DATA SEGMENT:
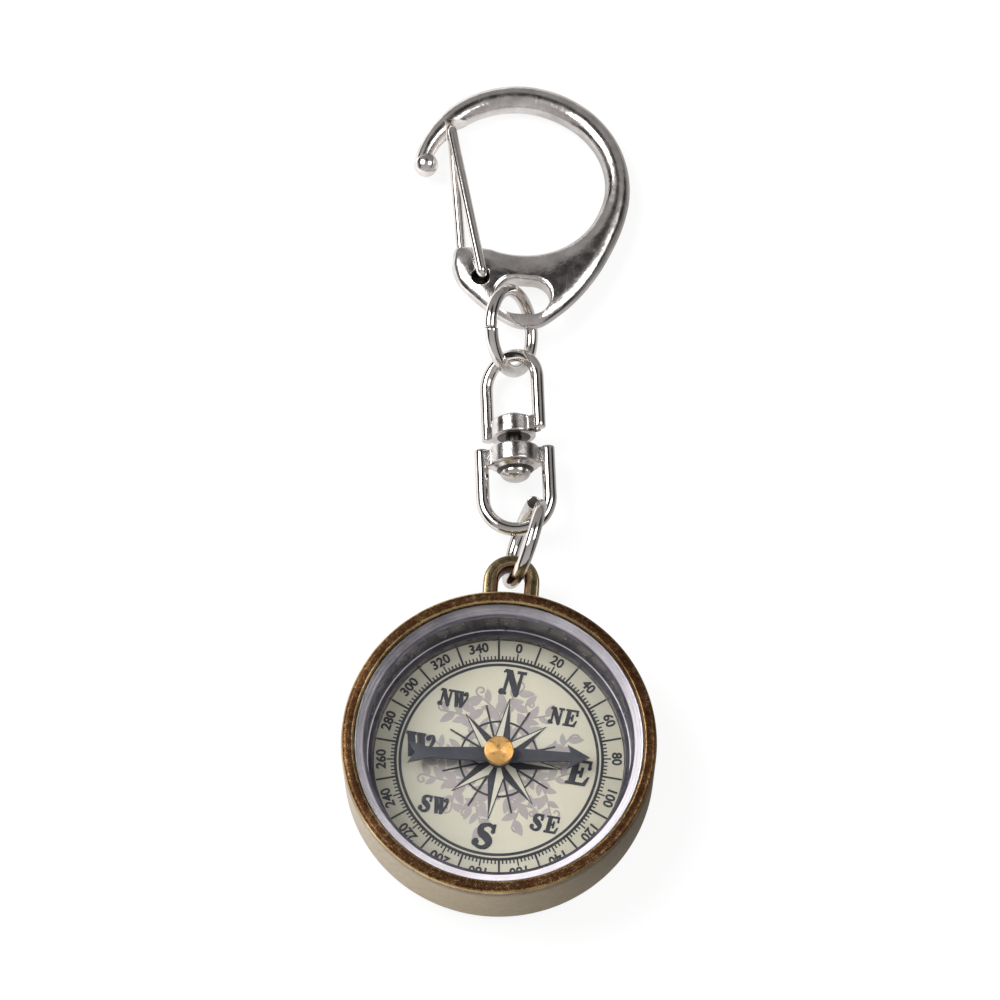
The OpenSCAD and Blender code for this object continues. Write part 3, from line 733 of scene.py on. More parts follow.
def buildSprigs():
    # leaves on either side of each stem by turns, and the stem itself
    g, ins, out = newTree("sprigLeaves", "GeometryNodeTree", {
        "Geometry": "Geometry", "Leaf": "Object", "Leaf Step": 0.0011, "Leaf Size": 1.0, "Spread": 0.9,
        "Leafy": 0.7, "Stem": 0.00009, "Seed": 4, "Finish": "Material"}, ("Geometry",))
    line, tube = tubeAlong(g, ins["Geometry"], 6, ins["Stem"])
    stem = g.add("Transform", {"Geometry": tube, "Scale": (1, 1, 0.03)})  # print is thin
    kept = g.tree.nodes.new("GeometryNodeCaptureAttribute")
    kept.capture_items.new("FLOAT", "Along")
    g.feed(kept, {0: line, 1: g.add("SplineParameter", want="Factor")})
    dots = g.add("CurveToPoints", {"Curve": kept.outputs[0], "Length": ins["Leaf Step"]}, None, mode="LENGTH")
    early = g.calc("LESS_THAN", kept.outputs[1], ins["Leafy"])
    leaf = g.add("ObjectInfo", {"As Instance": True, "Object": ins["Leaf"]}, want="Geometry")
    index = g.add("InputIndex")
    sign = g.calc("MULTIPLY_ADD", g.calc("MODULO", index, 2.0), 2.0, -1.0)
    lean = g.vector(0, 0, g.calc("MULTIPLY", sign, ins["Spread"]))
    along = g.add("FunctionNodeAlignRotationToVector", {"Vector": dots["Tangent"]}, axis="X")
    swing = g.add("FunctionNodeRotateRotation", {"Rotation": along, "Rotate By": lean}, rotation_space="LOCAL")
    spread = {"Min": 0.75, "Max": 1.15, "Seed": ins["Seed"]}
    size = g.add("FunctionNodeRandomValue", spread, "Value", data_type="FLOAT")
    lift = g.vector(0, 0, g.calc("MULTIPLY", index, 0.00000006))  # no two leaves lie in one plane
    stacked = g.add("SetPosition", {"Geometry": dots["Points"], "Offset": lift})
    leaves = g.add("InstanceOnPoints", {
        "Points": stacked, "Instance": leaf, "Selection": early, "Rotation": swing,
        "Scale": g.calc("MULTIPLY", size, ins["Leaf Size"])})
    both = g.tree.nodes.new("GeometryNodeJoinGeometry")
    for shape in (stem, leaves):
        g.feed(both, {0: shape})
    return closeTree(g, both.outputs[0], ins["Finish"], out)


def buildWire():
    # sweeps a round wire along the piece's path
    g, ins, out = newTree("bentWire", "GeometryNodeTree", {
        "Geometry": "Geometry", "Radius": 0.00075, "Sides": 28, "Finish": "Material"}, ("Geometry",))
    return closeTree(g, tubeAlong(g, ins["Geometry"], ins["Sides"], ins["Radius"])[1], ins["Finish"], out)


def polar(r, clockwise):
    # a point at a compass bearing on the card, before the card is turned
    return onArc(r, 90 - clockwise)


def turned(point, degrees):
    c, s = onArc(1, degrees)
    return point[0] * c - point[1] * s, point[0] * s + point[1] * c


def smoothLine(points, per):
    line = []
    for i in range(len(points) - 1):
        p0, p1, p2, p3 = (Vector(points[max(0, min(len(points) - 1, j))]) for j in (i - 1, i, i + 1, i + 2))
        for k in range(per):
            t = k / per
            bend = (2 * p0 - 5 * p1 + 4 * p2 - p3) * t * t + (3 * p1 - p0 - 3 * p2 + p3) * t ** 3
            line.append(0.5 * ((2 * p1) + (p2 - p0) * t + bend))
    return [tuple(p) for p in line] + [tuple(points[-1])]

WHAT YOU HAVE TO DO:
Hand back the material above in full, exactly as written.

ANSWER BELOW:
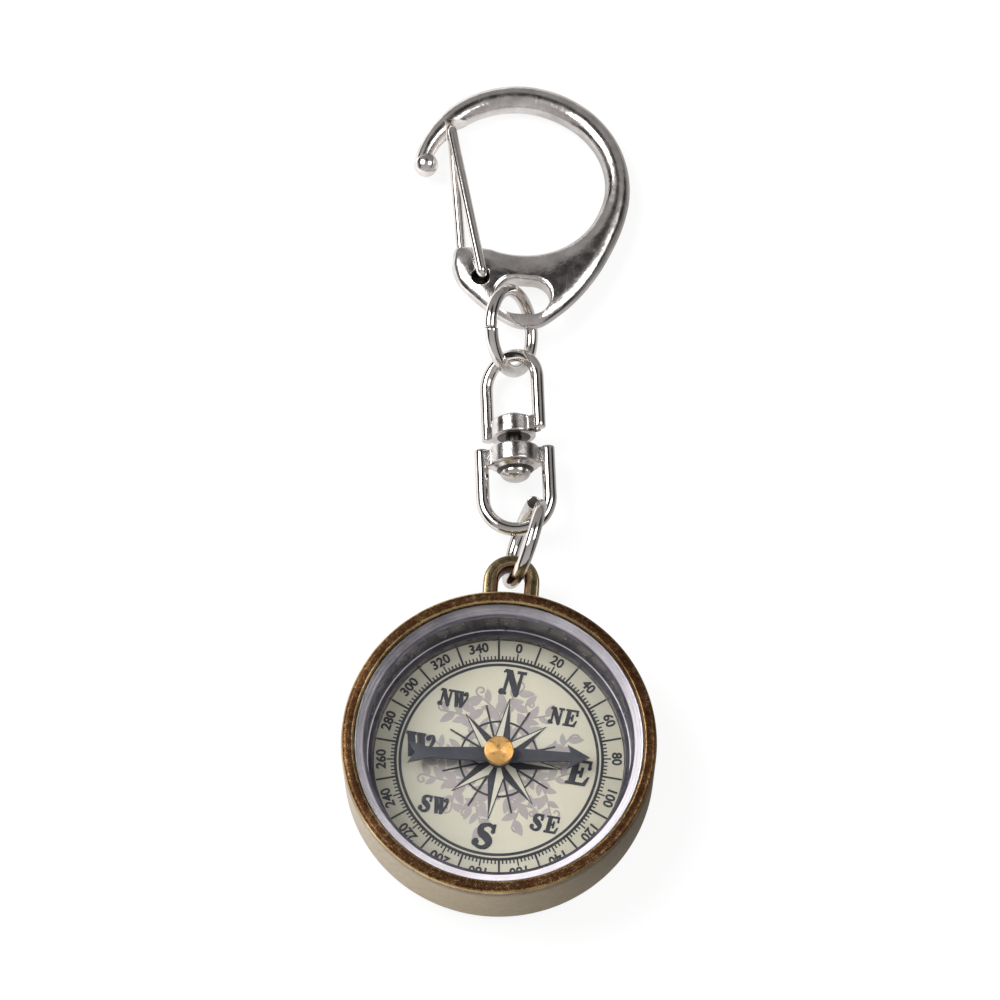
The OpenSCAD and Blender code for this object continues. Write part 3, from line 733 of scene.py on. More parts follow.
def buildSprigs():
    # leaves on either side of each stem by turns, and the stem itself
    g, ins, out = newTree("sprigLeaves", "GeometryNodeTree", {
        "Geometry": "Geometry", "Leaf": "Object", "Leaf Step": 0.0011, "Leaf Size": 1.0, "Spread": 0.9,
        "Leafy": 0.7, "Stem": 0.00009, "Seed": 4, "Finish": "Material"}, ("Geometry",))
    line, tube = tubeAlong(g, ins["Geometry"], 6, ins["Stem"])
    stem = g.add("Transform", {"Geometry": tube, "Scale": (1, 1, 0.03)})  # print is thin
    kept = g.tree.nodes.new("GeometryNodeCaptureAttribute")
    kept.capture_items.new("FLOAT", "Along")
    g.feed(kept, {0: line, 1: g.add("SplineParameter", want="Factor")})
    dots = g.add("CurveToPoints", {"Curve": kept.outputs[0], "Length": ins["Leaf Step"]}, None, mode="LENGTH")
    early = g.calc("LESS_THAN", kept.outputs[1], ins["Leafy"])
    leaf = g.add("ObjectInfo", {"As Instance": True, "Object": ins["Leaf"]}, want="Geometry")
    index = g.add("InputIndex")
    sign = g.calc("MULTIPLY_ADD", g.calc("MODULO", index, 2.0), 2.0, -1.0)
    lean = g.vector(0, 0, g.calc("MULTIPLY", sign, ins["Spread"]))
    along = g.add("FunctionNodeAlignRotationToVector", {"Vector": dots["Tangent"]}, axis="X")
    swing = g.add("FunctionNodeRotateRotation", {"Rotation": along, "Rotate By": lean}, rotation_space="LOCAL")
    spread = {"Min": 0.75, "Max": 1.15, "Seed": ins["Seed"]}
    size = g.add("FunctionNodeRandomValue", spread, "Value", data_type="FLOAT")
    lift = g.vector(0, 0, g.calc("MULTIPLY", index, 0.00000006))  # no two leaves lie in one plane
    stacked = g.add("SetPosition", {"Geometry": dots["Points"], "Offset": lift})
    leaves = g.add("InstanceOnPoints", {
        "Points": stacked, "Instance": leaf, "Selection": early, "Rotation": swing,
        "Scale": g.calc("MULTIPLY", size, ins["Leaf Size"])})
    both = g.tree.nodes.new("GeometryNodeJoinGeometry")
    for shape in (stem, leaves):
        g.feed(both, {0: shape})
    return closeTree(g, both.outputs[0], ins["Finish"], out)


def buildWire():
    # sweeps a round wire along the piece's path
    g, ins, out = newTree("bentWire", "GeometryNodeTree", {
        "Geometry": "Geometry", "Radius": 0.00075, "Sides": 28, "Finish": "Material"}, ("Geometry",))
    return closeTree(g, tubeAlong(g, ins["Geometry"], ins["Sides"], ins["Radius"])[1], ins["Finish"], out)


def polar(r, clockwise):
    # a point at a compass bearing on the card, before the card is turned
    return onArc(r, 90 - clockwise)


def turned(point, degrees):
    c, s = onArc(1, degrees)
    return point[0] * c - point[1] * s, point[0] * s + point[1] * c


def smoothLine(points, per):
    line = []
    for i in range(len(points) - 1):
        p0, p1, p2, p3 = (Vector(points[max(0, min(len(points) - 1, j))]) for j in (i - 1, i, i + 1, i + 2))
        for k in range(per):
            t = k / per
            bend = (2 * p0 - 5 * p1 + 4 * p2 - p3) * t * t + (3 * p1 - p0 - 3 * p2 + p3) * t ** 3
            line.append(0.5 * ((2 * p1) + (p2 - p0) * t + bend))
    return [tuple(p) for p in line] + [tuple(points[-1])]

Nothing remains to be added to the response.